MBA (9/30/2008 ) MBA Staff
Following yesterday’s House vote rejecting proposed legislation aimed at stabilizing the U.S. financial markets, the Mortgage Bankers Association urged the Bush Administration and lawmakers to return to the negotiating table to hammer out a new solution.
"We hope Congressional and Administration negotiators will immediately regroup and find common ground upon which they can build a new agreement,” said MBA Chief Operating Officer John Courson. “Restoring liquidity to the credit markets is crucial to both stabilizing Wall Street and keeping the U.S. economy moving forward.”
HR 3997, the Emergency Economic Stabilization Act of 2008, failed on a 228-205 vote, with a number of Republican representatives voting against the measure as well as enough Democrats voting against to prevent majority approval. The Senate had been poised to vote on the measure Wednesday; the House will return again on Thursday following observance of Rosh Hashanah, the Jewish new year.
President Bush expressed disappointment in the vote and said the Administration would work with congressional negotiators in crafting a new bill.

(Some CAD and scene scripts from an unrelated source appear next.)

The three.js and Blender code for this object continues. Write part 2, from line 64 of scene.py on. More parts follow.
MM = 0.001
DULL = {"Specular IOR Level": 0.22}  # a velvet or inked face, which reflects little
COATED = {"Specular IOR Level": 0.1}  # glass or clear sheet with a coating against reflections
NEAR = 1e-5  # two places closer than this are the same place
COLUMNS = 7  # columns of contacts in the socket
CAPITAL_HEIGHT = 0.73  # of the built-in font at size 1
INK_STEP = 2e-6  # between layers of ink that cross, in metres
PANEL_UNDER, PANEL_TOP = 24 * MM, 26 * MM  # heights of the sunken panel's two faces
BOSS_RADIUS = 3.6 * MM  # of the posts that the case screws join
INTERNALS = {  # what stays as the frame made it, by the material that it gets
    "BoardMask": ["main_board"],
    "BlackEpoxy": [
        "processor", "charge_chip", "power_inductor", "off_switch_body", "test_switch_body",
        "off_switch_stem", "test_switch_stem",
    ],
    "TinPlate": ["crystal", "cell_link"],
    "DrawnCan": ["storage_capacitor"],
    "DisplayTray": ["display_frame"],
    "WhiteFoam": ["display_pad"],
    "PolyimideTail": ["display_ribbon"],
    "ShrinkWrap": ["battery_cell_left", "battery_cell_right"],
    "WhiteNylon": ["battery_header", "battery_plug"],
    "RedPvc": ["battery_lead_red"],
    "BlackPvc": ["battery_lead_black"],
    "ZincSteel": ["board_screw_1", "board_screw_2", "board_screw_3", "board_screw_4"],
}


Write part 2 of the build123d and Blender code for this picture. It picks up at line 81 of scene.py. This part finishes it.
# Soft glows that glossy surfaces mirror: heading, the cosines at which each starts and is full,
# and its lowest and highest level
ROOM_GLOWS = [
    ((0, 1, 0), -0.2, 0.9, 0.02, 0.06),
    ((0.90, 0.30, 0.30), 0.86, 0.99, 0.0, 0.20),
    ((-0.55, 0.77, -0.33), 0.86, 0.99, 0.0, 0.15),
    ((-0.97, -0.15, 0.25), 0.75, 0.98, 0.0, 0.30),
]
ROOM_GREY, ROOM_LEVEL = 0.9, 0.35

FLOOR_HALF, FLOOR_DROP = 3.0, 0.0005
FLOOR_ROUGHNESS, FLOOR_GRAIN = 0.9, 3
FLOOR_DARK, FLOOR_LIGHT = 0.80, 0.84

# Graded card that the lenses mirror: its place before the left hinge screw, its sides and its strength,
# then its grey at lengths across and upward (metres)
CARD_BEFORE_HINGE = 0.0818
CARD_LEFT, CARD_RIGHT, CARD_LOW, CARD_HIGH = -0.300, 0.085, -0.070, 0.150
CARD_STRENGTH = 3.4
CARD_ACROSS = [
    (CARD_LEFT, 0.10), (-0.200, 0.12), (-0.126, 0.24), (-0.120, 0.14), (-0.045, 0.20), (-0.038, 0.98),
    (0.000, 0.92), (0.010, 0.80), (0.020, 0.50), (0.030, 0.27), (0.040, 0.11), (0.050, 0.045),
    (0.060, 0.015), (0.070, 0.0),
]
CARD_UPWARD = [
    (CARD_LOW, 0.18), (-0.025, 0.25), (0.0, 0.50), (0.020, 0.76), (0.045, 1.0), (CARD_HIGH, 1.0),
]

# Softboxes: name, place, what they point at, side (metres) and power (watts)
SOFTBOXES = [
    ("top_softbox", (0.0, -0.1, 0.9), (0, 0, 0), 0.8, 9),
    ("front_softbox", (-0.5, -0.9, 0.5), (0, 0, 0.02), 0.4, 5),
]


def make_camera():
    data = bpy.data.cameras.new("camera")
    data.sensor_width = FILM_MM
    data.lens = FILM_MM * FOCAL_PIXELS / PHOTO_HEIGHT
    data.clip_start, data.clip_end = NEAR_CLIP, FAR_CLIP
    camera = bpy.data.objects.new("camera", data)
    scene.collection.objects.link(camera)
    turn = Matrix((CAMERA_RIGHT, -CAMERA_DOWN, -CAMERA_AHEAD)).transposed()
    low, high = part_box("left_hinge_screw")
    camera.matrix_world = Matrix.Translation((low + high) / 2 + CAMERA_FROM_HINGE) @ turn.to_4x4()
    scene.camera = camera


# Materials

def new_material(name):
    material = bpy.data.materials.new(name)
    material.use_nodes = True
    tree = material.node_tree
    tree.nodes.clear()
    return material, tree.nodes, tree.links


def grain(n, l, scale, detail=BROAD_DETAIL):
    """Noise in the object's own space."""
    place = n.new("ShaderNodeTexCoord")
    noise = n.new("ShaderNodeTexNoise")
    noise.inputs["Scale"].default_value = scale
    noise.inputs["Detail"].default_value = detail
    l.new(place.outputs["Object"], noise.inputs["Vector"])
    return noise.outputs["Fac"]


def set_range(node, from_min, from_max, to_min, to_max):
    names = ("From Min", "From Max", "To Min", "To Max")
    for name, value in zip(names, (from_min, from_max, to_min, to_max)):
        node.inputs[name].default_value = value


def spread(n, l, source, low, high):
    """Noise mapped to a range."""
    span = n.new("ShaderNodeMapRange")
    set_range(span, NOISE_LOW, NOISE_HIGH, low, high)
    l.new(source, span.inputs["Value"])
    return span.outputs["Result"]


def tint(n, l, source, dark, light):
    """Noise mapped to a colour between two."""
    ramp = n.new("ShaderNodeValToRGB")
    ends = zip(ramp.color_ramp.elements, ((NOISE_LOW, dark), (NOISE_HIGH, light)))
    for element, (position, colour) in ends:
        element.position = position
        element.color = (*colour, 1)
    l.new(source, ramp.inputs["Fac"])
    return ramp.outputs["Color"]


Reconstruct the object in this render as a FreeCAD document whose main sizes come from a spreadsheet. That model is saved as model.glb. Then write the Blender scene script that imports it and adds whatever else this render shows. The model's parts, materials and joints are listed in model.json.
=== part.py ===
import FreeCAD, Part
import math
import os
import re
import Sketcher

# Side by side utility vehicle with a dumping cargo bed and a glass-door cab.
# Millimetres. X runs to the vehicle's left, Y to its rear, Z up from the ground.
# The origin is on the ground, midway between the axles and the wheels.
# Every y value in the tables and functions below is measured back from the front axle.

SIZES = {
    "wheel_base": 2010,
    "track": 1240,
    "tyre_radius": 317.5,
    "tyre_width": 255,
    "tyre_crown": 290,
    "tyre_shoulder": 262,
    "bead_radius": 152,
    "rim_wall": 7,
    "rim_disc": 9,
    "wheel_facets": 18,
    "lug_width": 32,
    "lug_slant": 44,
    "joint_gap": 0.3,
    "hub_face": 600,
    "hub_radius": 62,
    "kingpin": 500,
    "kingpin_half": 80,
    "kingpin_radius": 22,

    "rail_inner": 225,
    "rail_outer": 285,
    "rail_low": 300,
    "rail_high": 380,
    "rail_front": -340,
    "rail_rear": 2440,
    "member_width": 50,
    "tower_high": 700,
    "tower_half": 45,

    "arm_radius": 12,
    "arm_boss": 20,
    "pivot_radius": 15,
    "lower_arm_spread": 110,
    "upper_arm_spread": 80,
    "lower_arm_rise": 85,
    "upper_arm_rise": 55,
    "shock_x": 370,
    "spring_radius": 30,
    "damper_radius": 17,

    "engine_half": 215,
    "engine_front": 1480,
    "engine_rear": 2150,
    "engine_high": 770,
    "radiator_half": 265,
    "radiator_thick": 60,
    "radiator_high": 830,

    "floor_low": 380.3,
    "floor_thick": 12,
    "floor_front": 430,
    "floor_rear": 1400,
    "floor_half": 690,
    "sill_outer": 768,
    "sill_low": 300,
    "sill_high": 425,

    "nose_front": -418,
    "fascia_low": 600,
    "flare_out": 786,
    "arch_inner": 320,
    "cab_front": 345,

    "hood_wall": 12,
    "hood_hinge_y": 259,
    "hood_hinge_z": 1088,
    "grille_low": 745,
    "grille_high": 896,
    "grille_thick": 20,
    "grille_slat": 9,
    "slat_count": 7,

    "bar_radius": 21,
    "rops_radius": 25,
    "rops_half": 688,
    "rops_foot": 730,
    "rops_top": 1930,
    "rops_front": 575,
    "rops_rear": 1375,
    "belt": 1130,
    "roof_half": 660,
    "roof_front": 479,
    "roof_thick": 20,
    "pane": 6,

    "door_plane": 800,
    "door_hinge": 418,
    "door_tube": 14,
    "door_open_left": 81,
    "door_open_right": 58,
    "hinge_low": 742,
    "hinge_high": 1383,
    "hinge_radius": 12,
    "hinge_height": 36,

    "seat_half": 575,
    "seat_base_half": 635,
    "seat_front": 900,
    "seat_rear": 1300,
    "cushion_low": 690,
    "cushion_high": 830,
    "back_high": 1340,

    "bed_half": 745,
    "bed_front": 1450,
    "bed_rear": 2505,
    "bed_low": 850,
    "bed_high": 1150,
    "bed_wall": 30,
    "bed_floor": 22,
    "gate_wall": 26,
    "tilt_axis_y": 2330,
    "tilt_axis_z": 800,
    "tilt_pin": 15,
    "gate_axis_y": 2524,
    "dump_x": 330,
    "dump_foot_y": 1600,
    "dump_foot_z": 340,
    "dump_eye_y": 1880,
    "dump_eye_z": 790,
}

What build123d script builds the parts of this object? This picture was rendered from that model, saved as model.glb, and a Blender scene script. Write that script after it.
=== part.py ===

"The credit crunch is not only preventing financial institutions from being able to access capital but is also preventing large and small businesses from being able to borrow money, money they use to operate their businesses, upgrading facilities and equipment and hiring and paying workers,” Courson said. “If businesses don't have access to that capital, they will stop growing and the economy will stagnate."